Considering that LeBron got an executive producer credit on More Than a Game, the movie’s lack of a critical eye shouldn’t be a surprise. More Than a Game and the book Shooting Stars—an autobiographical collaboration between James and Buzz Bissinger that tells the exact same story—were both carefully crafted to burnish LeBron James’ reputation. The elisions make for a simpler, more kid-friendly tale, one that’s inspirational and fun to watch but fundamentally less interested in understanding its subject than in promoting him. If there’s any doubt that this movie exists in large part because it serves the commercial interests of a man who aspires to be a “global icon,” it gets erased when the basketball star quaffs a Powerade during his on-camera interview.

There are a few moments when Belman teases us with the outlines of a more complicated story.
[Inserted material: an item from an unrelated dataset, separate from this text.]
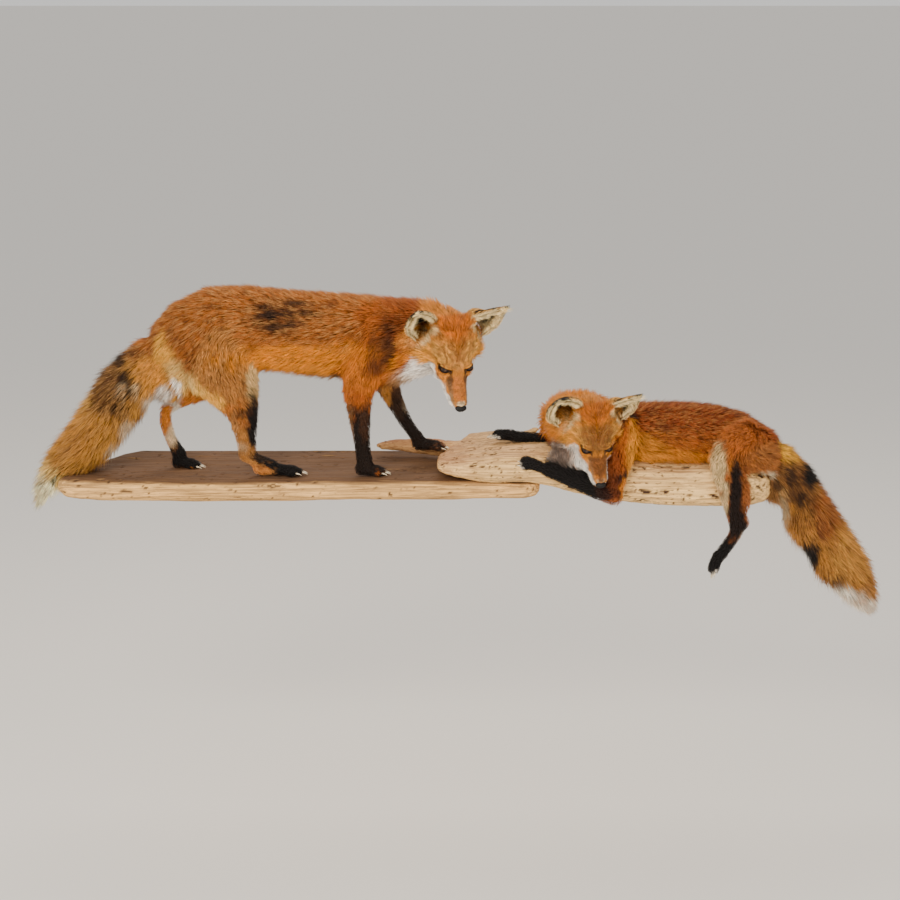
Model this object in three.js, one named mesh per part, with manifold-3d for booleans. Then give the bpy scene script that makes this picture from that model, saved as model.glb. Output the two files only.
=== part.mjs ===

LeBron says that the Fab Four’s decision to go to a predominately white Catholic school drew heavy criticism from Akron’s black community; that’s the last we hear of any racial strife. And amid all the talk of the Fab Four’s long-held “national championship” dreams, the movie withholds the fact that LeBron wanted to go to the NBA after his junior year in high school. (He ultimately decided not to challenge the league’s age limit.) If LeBron had gone pro, would he have been abandoning his best friends—or is that just the way things happen in real life sometimes?